In response to the allegations made by Lou Nene, which became integral to Elizabeth's lawsuit, the zoo denied claims that officials had received any warning from staff that parents regularly lifted their children onto the unprotected area overlooking the wild dogs exhibit and did nothing to protect them. The zoo also claimed that the railing surrounding the enclosure complied with building and safety codes, and denied claims that it lacked an emergency plan at the time of the incident. The zoo removed the observation deck a month after the mauling. The exhibit displaying the wild dogs, which are an endangered species and native to sub-Saharan Africa, was shuttered shortly after. It was later replaced with a cheetah exhibit. "The USDA has conducted 35 inspections at the painted dog exhibit since its opening in 2006. At no time have any concerns or violations regarding this exhibit been identified by the regulatory agency," said Public and Media Relations Manager Tracy Gray in defence of the zoo.

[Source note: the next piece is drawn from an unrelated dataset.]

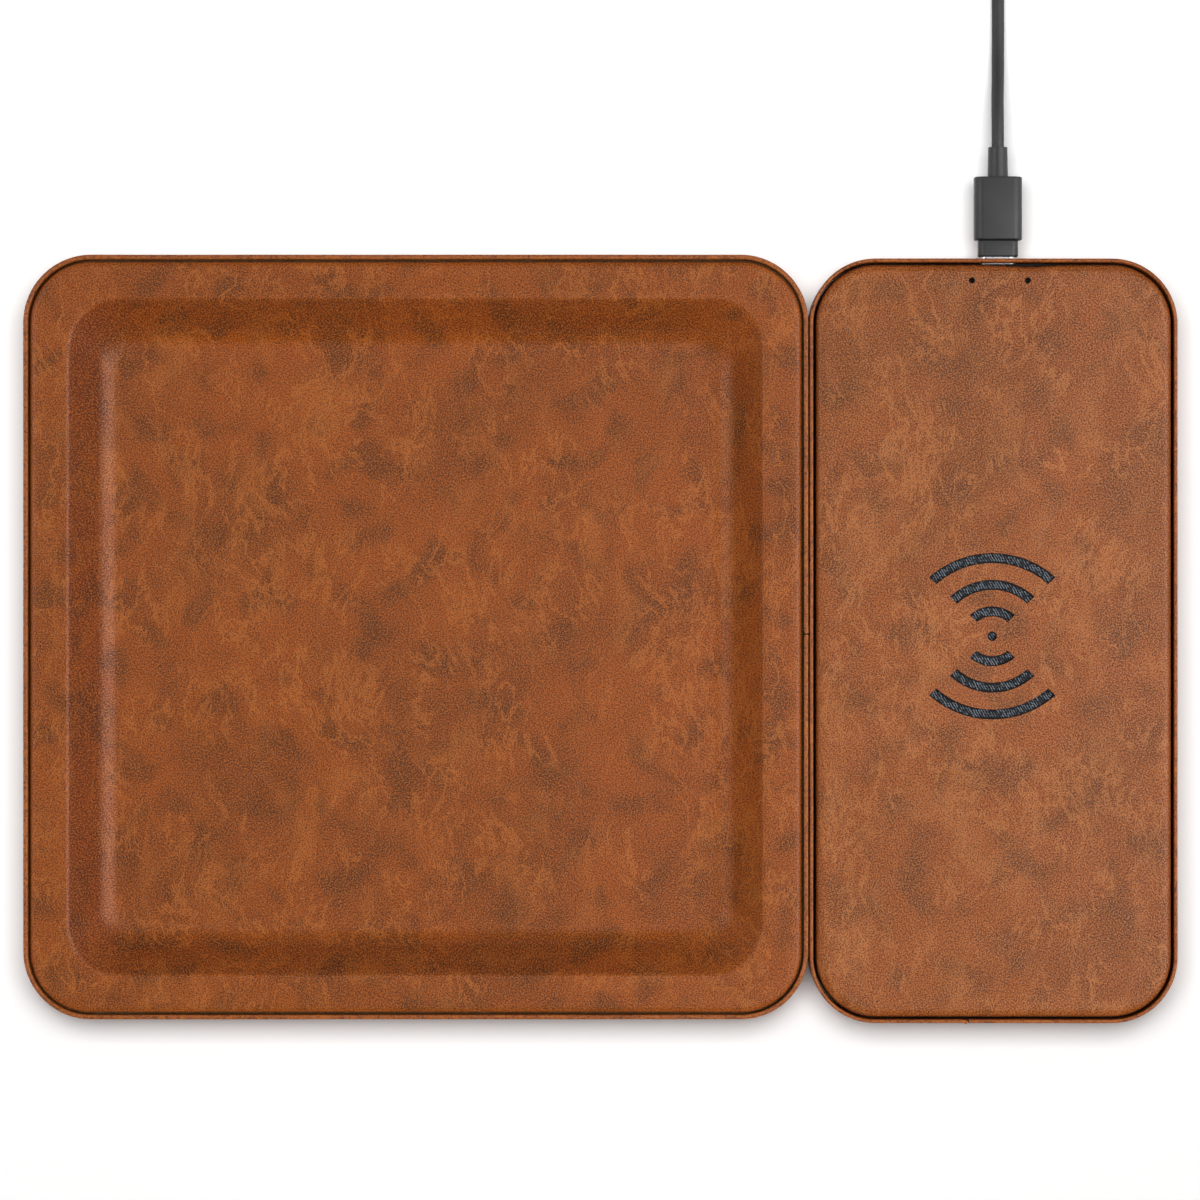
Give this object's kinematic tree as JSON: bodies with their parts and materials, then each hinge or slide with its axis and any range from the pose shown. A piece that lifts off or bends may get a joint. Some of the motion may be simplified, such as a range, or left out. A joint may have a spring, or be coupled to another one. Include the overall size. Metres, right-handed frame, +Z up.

Elizabeth Derkosh was not charged with negligence despite the accusations made against her. The Pittsburgh Zoo & PPG Aquarium received some public and media backlash for its treatment towards the grieving mother; Robert Mongeluzzi, a lawyer for the Derkosh family, said in a statement that "the zoo's position is dead wrong and shameful", while Allegheny County District Attorney Stephen A Zappala, Jr. declared Maddox Derkosh's killing a "tragic accident" while adding that Elizabeth would not face any charges despite the zoo's claims. The Derkosh family and The Pittsburgh Zoo & PPG Aquarium eventually settled out of court for an undisclosed amount.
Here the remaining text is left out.